> SET TASK: From the first line of the data below, repeat each line exactly until you reach the line with "from build123d import *"; include that line too.

— start of INFORMATION PROVIDED —

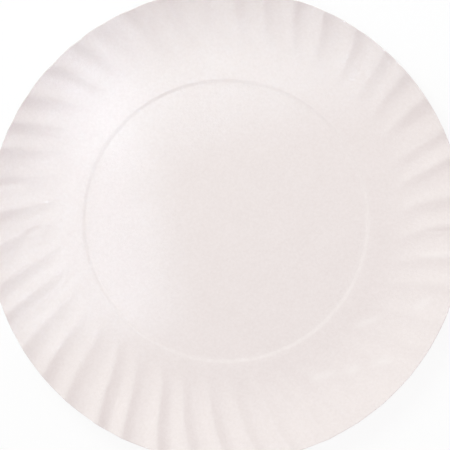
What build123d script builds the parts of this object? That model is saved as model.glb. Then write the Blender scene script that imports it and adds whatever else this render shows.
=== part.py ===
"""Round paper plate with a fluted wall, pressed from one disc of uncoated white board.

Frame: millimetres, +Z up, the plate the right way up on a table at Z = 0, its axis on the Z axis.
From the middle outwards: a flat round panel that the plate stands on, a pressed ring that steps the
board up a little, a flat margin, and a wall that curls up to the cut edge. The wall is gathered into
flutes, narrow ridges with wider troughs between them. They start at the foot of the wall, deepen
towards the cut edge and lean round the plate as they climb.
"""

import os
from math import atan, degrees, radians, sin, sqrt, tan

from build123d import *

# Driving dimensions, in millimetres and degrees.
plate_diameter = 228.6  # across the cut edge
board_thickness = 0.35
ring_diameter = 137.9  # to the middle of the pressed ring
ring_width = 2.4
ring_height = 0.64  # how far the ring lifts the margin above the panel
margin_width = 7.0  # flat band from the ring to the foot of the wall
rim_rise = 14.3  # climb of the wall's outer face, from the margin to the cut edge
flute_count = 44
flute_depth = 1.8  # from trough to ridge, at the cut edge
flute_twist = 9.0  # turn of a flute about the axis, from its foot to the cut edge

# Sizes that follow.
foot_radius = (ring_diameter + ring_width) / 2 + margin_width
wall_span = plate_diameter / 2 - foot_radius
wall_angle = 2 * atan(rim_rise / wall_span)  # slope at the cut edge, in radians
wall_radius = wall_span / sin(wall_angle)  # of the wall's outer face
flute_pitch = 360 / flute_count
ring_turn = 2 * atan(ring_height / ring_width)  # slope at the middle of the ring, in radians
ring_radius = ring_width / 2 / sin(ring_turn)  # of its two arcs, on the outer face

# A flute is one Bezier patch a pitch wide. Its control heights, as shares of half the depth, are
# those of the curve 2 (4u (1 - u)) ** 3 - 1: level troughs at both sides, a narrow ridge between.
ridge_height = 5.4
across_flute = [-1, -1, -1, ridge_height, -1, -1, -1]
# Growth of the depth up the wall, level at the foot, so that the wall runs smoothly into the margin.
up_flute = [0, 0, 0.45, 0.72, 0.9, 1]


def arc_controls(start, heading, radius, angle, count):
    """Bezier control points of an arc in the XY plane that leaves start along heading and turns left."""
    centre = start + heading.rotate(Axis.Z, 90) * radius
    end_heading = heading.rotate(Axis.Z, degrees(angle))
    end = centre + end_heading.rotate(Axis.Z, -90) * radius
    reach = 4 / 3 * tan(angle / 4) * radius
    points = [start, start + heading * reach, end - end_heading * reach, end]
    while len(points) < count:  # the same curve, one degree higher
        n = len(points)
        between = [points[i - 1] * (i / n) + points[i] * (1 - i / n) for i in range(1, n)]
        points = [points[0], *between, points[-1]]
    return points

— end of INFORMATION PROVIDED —

> OUTPUT FOR THIS TASK:
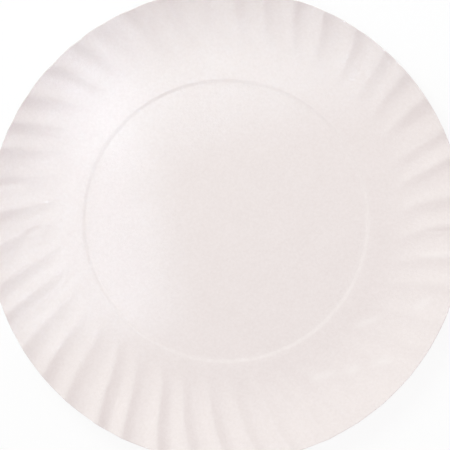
What build123d script builds the parts of this object? That model is saved as model.glb. Then write the Blender scene script that imports it and adds whatever else this render shows.
=== part.py ===
"""Round paper plate with a fluted wall, pressed from one disc of uncoated white board.

Frame: millimetres, +Z up, the plate the right way up on a table at Z = 0, its axis on the Z axis.
From the middle outwards: a flat round panel that the plate stands on, a pressed ring that steps the
board up a little, a flat margin, and a wall that curls up to the cut edge. The wall is gathered into
flutes, narrow ridges with wider troughs between them. They start at the foot of the wall, deepen
towards the cut edge and lean round the plate as they climb.
"""

import os
from math import atan, degrees, radians, sin, sqrt, tan

from build123d import *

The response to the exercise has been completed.